Observatório Psicanalítico 34/2017
Ensaios sobre acontecimentos sociais, culturais e políticos do Brasil e do mundo
Consciência Negra
Por ocasião do Dia da Consciência Negra, 20 de novembro
Wagner Vidille (SBPSP)
Caros amigos,
Escrevo aproveitando o intervalo entre sessões e a ausência de um dos pacientes, preso no trânsito em meio a uma manifestação, na Rua da Consolação (nome mais que adequado para o que segue), neste feriado da chamada “Consciência Negra”, pelo menos para os que moram aqui em São Paulo ou no Rio.
Gostaria de compartilhar com vocês alguns sentimentos e lembranças.
Hoje, no caminho para casa, ouvi, pela CBN, a Bethânia recitar um poema de Castro Alves, um trecho do belíssimo Navio Negreiro. Lembrei-me logo de Joaquim Nabuco e, ao mesmo tempo, do nosso maior sociólogo, Gilberto Freyre. Sempre que meu estoque de Plasil está em ordem, consigo ler “O escravo nos anúncios de jornais brasileiros do século XIX”, escrito logo depois de “Casa-grande & Senzala”, em 1934. Um relato de cair o queixo! Uma verdadeira vergonha!
Gilberto Freyre recorreu a cerca de dez mil anúncios, publicados em jornais do Rio (Jornal do Commercio) e do Recife (Diário de Pernambuco), interessado inicialmente em levantar não só as origens étnicas dos africanos “ensardinhados” e trazidos ao Brasil, mas também os aspectos culturais que envolveram a retirada à força dos que se tornariam “cativos”, aqui, do outro lado do Atlântico.
Nos anúncios, Gilberto começou dando atenção nos “sinais de nação”, escarificações ou cortes na face, um precioso elemento de identificação grupal; ou mesmo às dentaduras dos “fugidos”. A partir da introdução do açúcar em sua dieta (coisa que não conheciam na África), os doces fizeram seu estrago, transformando dentaduras comumente limpas e perfeitas em bocas desdentadas e cheias de
cáries. A identificação por traços físicos era a única forma de identificação “das peças”, uma vez que seriam caçadas pelos sertões adentro e trariam polpudas gratificações aos caçadores.

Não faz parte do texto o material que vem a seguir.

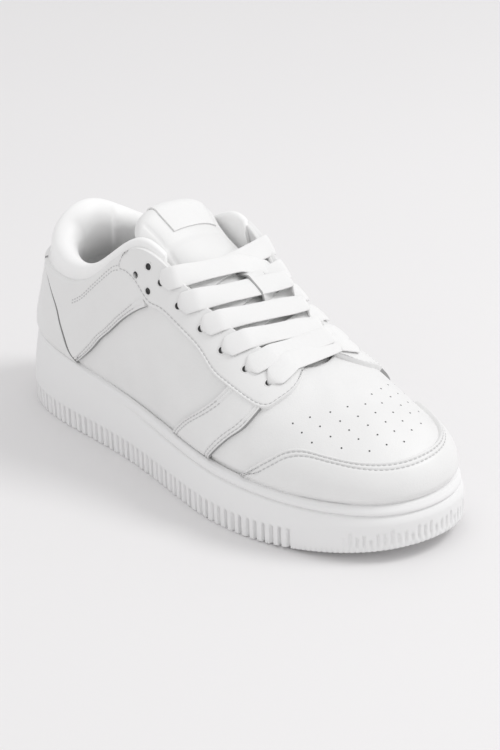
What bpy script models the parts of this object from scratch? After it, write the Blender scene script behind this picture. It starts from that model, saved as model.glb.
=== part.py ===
"""Low padded court-style dance sneaker for the right foot, standing empty on its cup sole.

+X points to the toe, -Y is the outer (lateral) side and +Z is up. The origin is on the ground under the
middle of the sole. A place on the upper is (t, v): t runs once round the sole's outline from the middle of
the heel along the lateral side to the toe and back along the medial side, and v runs from 0 at the sole's
rim to 1 at the edge of the opening.
"""
import math

import bpy
import numpy as np
from mathutils import Vector
from mathutils.geometry import delaunay_2d_cdt

MM = 0.001

# Driving sizes
SOLE_LENGTH = 275 * MM
BALL_WIDTH = 103 * MM
RIM_HEIGHT = 41 * MM
INSTEP_HEIGHT = 114 * MM
FOOT_LINE_INSET = 6.5 * MM
UPPER_WALL = 2.0 * MM
GAP = 0.3 * MM
PANEL = 1.2 * MM
EYELET_RADIUS = 2.0 * MM

# Sole
EDGE = 1.0 * MM
HEEL_STACK = 20 * MM
FORE_STACK = 12 * MM
TOE_SPRING = 8 * MM
CUP_TAPER = 3.5 * MM
RIM_LIP = 0.6 * MM
BEAD_HEIGHT = 6.5 * MM
BEAD_PROUD = 1.2 * MM
RIB_PITCH = 4.5 * MM
RIB_HEIGHT = 10.5 * MM
RIB_GROOVE = 1.0 * MM
RIB_SLOT = 1.5 * MM
BUMPER_PITCH = 3.6 * MM
BUMPER_LOW = 4.0 * MM
RIB_FADE = 2.0 * MM
TREAD_DEPTH = 1.5 * MM
TREAD_SLOT = 3.0 * MM
TREAD_MARGIN = 13 * MM

# Soft parts
INSOLE = 4.0 * MM
COLLAR_ROLL = 9.0 * MM
COLLAR_LINING = 5.0 * MM
TONGUE_THICKNESS = 11 * MM
LABEL = 0.8 * MM
LACE_WIDTH = 7.5 * MM
LACE_THICKNESS = 1.6 * MM

# Mesh density
COLUMNS = 56
ROWS = (0.0, 0.11, 0.26, 0.43, 0.60, 0.76, 0.89, 1.0)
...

Os anúncios mostravam, sem o menor disfarce, a crueldade a que estavam sujeitos os escravos. Os “fugidos”, muitas vezes, eram descritos pelos sinais de maus-tratos e castigos a que eram submetidos. Deformações por excesso de trabalho, marcas oriundas de ferro em brasa e outros tipos de tortura, cicatrizes de relho ou correntes. Havia anúncio de raquíticos, depauperados, olhos vazados, ausência de partes do corpo, oriundos, certamente, de causas sociais brasileiras – melhor dizendo – causadas pela escravidão. Quantos eram gagos!

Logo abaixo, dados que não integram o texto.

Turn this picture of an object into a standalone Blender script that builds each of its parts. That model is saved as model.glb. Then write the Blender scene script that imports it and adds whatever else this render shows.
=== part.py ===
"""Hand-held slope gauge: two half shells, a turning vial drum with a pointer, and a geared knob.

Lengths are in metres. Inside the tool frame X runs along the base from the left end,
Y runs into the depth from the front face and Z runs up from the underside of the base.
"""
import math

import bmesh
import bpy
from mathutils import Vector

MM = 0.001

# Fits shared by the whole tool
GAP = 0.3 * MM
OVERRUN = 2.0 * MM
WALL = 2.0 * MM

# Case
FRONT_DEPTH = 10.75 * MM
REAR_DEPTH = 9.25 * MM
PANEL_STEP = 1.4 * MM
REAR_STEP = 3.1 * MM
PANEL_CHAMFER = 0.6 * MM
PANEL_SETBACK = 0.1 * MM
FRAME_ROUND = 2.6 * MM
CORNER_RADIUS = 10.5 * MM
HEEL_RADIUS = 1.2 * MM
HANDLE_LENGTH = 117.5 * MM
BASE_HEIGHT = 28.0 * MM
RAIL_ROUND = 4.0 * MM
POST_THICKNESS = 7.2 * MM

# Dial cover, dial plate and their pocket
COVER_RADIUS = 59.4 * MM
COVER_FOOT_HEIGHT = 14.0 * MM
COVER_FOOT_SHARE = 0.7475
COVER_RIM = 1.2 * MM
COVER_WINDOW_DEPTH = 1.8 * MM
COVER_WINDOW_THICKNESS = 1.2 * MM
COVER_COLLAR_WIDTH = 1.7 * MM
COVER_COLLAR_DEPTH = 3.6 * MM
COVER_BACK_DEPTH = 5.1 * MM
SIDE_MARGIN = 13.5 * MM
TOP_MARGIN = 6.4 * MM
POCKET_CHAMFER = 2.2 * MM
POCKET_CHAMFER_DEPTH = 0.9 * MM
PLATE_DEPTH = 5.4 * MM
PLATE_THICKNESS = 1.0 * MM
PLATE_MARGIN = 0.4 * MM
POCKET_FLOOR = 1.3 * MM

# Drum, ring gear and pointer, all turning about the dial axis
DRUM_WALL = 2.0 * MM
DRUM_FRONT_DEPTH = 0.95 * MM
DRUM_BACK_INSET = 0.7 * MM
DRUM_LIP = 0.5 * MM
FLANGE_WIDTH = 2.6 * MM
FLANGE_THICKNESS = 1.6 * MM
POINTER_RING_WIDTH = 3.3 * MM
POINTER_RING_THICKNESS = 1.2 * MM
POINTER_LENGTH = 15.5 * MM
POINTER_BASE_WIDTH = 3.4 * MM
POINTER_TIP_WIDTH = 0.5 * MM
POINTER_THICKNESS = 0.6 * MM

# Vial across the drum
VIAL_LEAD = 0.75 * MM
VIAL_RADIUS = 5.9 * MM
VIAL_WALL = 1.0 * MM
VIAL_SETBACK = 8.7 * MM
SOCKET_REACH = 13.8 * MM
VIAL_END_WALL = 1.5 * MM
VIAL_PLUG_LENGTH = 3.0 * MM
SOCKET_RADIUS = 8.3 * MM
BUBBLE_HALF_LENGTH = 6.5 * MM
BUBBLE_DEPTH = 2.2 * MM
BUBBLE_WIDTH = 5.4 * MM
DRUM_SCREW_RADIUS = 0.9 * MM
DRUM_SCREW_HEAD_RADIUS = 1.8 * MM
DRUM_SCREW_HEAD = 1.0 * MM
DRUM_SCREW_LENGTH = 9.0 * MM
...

Um pesadelo! O maltrato era a regra! Os escravos eram vendidos, alugados, arrolados em testamentos, assim como botas, carruagens, terrenos, casas etc. É interessante lembrar que, na decadência econômica do “senhor”, o escravo era o último bem de que o dono se desfazia, antes da falência econômica.
ATTENÇÃO
“Vende-se para o mato uma preta da costa, de idade de quarenta e tantos annos, muito sadia e bastante robusta, sabe lavar e cozinhar o diário de uma casa… Na mesma casa, vende-se uma tartaruga verdadeira.”

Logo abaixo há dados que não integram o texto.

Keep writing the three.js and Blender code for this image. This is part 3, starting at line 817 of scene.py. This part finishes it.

Recomendo este “belíssimo” trabalho de Gilberto Freyre, que nos faz lembrar do trecho mais vergonhoso de nossa história social e política.
Sem entrar nos esperados “aspectos hermenêuticos” e psicanalíticos da questão, queria ainda compartilhar mais uma breve história. Visitando recentemente o lindo Museu Imperial de Petrópolis, na última sala – a sala dos apetrechos de “contenção” de escravos -, entre gargalheiras, troncos, cordas de sedenho, coletes de couro e vira-mundos e outros ferros, uma jovem mãe negra apresentava a seu filho (de uns 7 ou 8 anos) as “ferramentas” citadas. O menino, do alto da sua singeleza, lhe perguntava: “Mãe, pra quê que serve isto?”